I have a dear friend.

Her sister was brutally murdered when she was 18.

We talk a lot about grief, processing this world, PTSD, and the best way to go forward.

It’s a fun game.

A game usually around a couple glasses of wine, about who’s grief is worse. It is not a game for the light of heart but for those of us who have lost our Loves, we find incredible freedom in being able to talk through grief and trauma.

I personally find solace in the fact that my daughter was sick. We did everything to make sure she had the best possible life. In the end, her body gave out.

To listen to my friend…..random acts of violence, terror for terrors sake, to take a precious life knowing how precious and limited we are in this world, I can’t wrap my head around it.

I really can’t. Which make my conversations with my friend even more interesting.

There is no more intimate, variable, unpredictable emotion than grief.

As a society, we suck at grief. Really, we are the worst. We don’t talk about it, we blame, we hide, we ignore, we prescribe and when we grow tired of those who ‘just cant seem to move on’ – we move on.

And we make loss political.

And alas the complexity of this picture. I will not comment on the judge giving the defendant a hug. I will not comment on ten years. I probably agree with your opinions.

But leave Brandt Jean alone. His hug was not motivated by anything other than grief and the need to connect with others around the death of his brother.

He is 18 years old.

His big brother was shot.

He has to live the rest of his life without this person. This hug was grief motivated; maybe healing motivated, maybe faith motivated. It was not politically motivated.

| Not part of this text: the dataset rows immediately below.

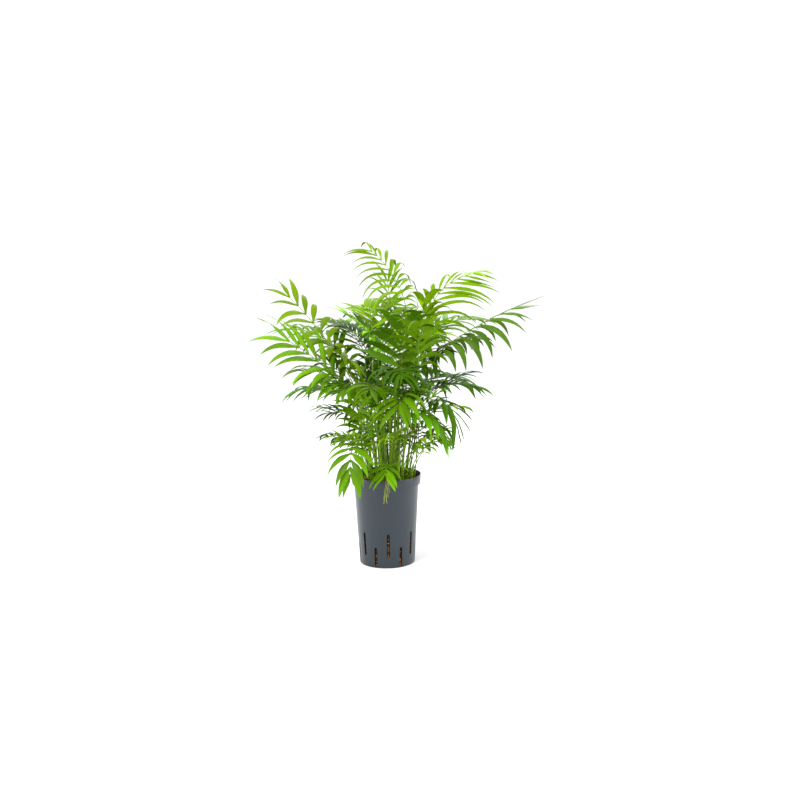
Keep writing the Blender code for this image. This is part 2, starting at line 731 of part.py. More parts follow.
def build_frond(rib, leaflets, material):
    """Draws the rib out of its first triangle and each leaflet out of the rib's side."""
    bm = bmesh.new()
    verts = [bm.verts.new(point) for point in rib.rings[0]]
    _, rings = extrude_through(bm, bm.faces.new(verts), rib.rings[1:])
    bm.faces.new(verts)
    for leaflet in leaflets:
        ring = PETIOLE_STATIONS + 2 * leaflet.pair
        corner = 0 if leaflet.hand == 1 else 1
        back, front = rings[ring][corner], rings[ring + 1][corner]
        low_back, low_front = rings[ring][2], rings[ring + 1][2]
        bmesh.utils.face_split(bm.faces.get((back, front, low_front, low_back)), back, low_front)
        face = bm.faces.get((back, front, low_front))
        order = [(back, front, low_front).index(vert) for vert in face.verts]
        sections = [[section[place] for place in order] for section in leaflet.sections]
        face, drawn = extrude_through(bm, face, sections)
        bmesh.ops.poke(bm, faces=[face])["verts"][0].co = leaflet.tip
        split_sides(bm, [[ring[order.index(place)] for place in range(3)] for ring in drawn], leaflet.hand)
    return add_object(rib.frond.name, bm, material)


def main():
    """Builds the pot, the granules, the canes and every frond."""
    clear_scene()
    canes = place_canes()
    space = Space()
    space.add_object(build_pot(finish_material("pot_plastic", POT_COLOUR, 0.4)))
    space.add_object(build_substrate(finish_material("clay_granules", SUBSTRATE_COLOUR, 0.9)))
    cane_material = finish_material("cane", CANE_COLOUR, 0.55)
    for number, cane in enumerate(canes, start=1):
        build_cane(f"cane_{number:02d}", cane, cane_material)
        space.add(*tube_shape(cane.sections(GAP)))
    fronds = list(SHOWN_FRONDS) + filling_fronds()
    ribs = [grow_rib(frond, canes, space) for frond in fronds]
    leaf_materials = {tone: finish_material(f"leaf_{tone}", colour, 0.5)
                      for tone, colour in LEAF_COLOURS.items()}
    for rib in ribs:
        leaflets = grow_leaflets(rib, space)
        space.add_object(build_frond(rib, leaflets, leaf_materials[rib.frond.tone]))


main()
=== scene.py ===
"""Parlour palm in a slotted culture pot of clay granules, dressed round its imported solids.

The solids of the part are the fixed frame. Each frond of the part is replaced by a finer rib and
finer leaflets, which grow along the same paths by the same rule, and each cane by a ringed stem.
Units are metres, +Z is up, the front of the plant faces -Y, and the origin is the centre of the
pot's flat underside.
"""

import logging
import math
import random
from collections import defaultdict
from dataclasses import dataclass, field
from enum import Enum
from typing import Optional

import bmesh
import bpy
from mathutils import Matrix, Vector
from mathutils.bvhtree import BVHTree


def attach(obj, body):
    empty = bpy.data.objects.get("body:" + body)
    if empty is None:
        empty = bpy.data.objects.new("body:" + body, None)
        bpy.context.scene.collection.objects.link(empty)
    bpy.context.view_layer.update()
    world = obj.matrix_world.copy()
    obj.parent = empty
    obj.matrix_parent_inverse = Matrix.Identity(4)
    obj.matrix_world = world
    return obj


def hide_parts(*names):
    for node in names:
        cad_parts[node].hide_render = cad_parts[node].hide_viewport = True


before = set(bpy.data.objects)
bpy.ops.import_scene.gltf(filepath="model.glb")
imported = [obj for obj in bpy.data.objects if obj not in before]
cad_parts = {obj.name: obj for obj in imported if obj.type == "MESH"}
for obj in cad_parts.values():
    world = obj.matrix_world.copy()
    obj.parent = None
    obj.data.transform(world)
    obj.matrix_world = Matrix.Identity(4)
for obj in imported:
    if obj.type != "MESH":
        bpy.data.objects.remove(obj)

LOG = logging.getLogger("parlour_palm")

BMesh = bmesh.types.BMesh
Material = bpy.types.Material
Object = bpy.types.Object
Socket = bpy.types.NodeSocket
Pair = tuple[float, float]
Triple = tuple[float, float, float]
Colour = tuple[float, float, float, float]
Ring = list[Vector]
Shape = tuple[list[Vector], list[tuple[int, ...]]]

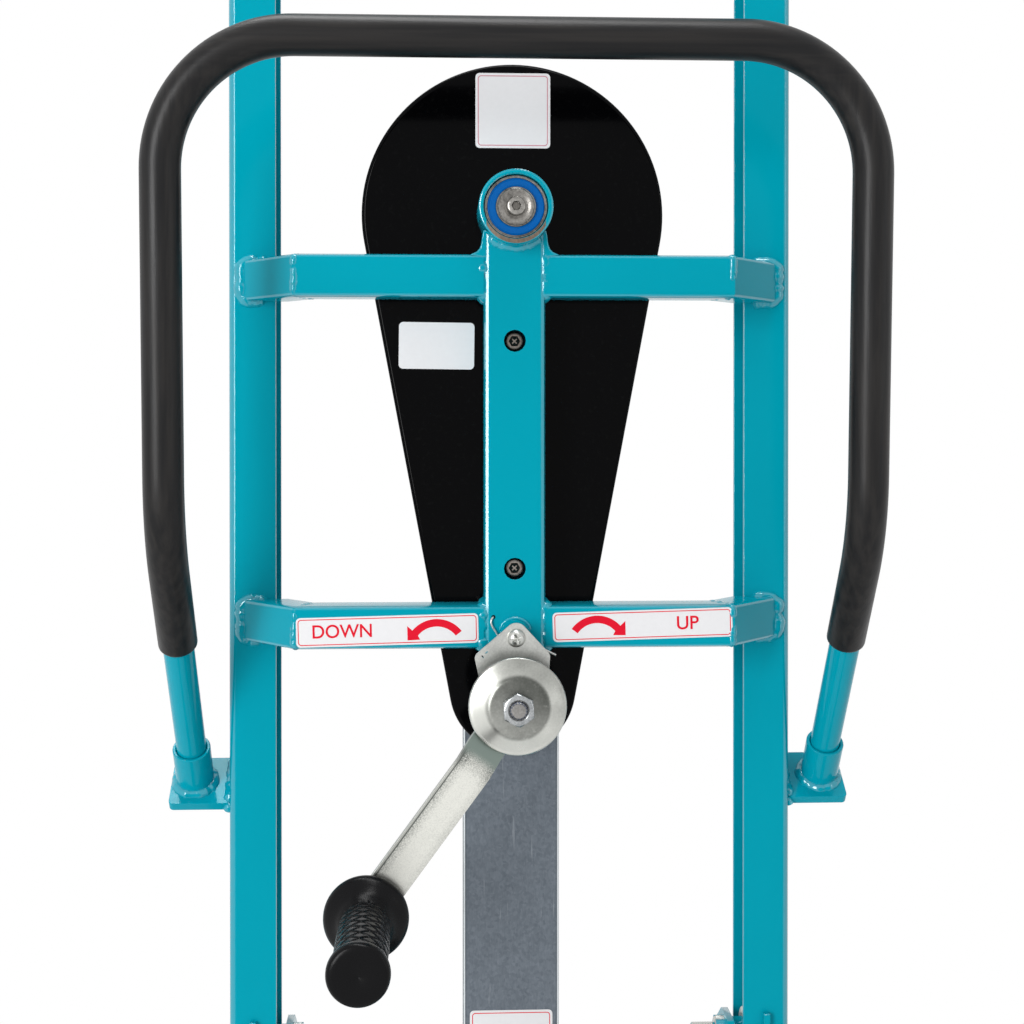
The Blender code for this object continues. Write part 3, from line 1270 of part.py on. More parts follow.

And because we cant talk about grief and loss as vulnerable people, we turn it into politics. Politics is easier to process than grieving a life without a Love.

I tell my friend often how brave she is to move through this life knowing the horrific things that can happen.

She tells me the same.

We should respect the grieving process. Let a boy mourn his brother. Keep him out of the process. He goes to bed now wondering if he should have hugged that woman; trying to find peace in God. None of that is fair.

And ultimately- he does not need our opinion.

You do not have an iota of how complex grief is until you navigate it. Let a brother do what a brother needs to do. Be grateful and hopeful he continues a path to peace and to conduct change in a place of love, not anger.

For the love of God. Just let him give a hug.